Gluten-Free Carrot Orange Muffins
Blood oranges, as their name implies, have deep-red flesh and flavor, and lend a real citrus spark to these muffins. Or you can use a regular orange, if you’d like. Wheat- and gluten-free products are far more readily available these days than ever before. And the all-purpose flour and cereal flakes in this recipe add substance and flavor. Enjoy with a bit of butter for a savory snack, or with cream cheese frosting for a tasty dessert.
10 to 12
4 tbsp Organic Valley Butter (melted)
2 cups gluten-free all-purpose baking flour
1/4 cup brown sugar
2 1/4 tsp baking powder
1/2 tsp ground ginger
1/4 tsp ground nutmeg
1/4 tsp salt
1 cup Nature's Path Organic Mesa Sunrise® gluten-free cereal
1 cup coarsely grated carrots (about 1 large carrot)
3/4 cups Organic Valley Reduced Fat 2% Milk
2 Organic Valley Large Brown Eggs
grated zest and juice of 1 blood orange
1 tsp vanilla extract
1 1/2 tsp xanthan gum
cream cheese frosting (optional)
Heat oven to 400° F. Butter muffin tins or line them with unbleached paper liners. Melt the butter and set it aside to cool.
Place flour, brown sugar, baking powder, ginger, nutmeg and salt in a medium bowl. Use a whisk to mix the ingredients thoroughly. Use one of your hands to crush the cereal flakes into coarse bits; stir the crushed flakes into the flour mixture.

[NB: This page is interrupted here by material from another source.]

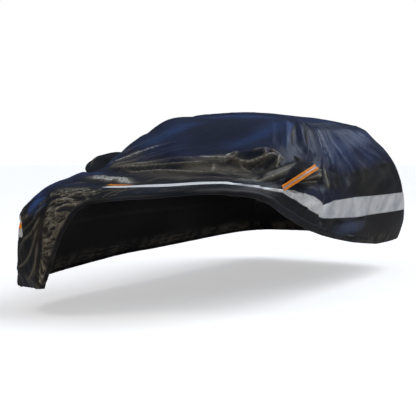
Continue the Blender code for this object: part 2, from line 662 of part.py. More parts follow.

Combine carrots, milk, egg, orange zest, orange juice and vanilla in a second, larger bowl. Stir the flour mixture into the wet mixture. Add in melted butter, and stir until well combined.
Fill muffin cups nearly full. Bake until toothpick inserted in center comes out clean, 15 to 18 minutes. Let cool on wire racks 3 to 5 minutes, then remove muffins from pans. Serve warm. May also be cooled to room temperature and frosted with cream cheese frosting.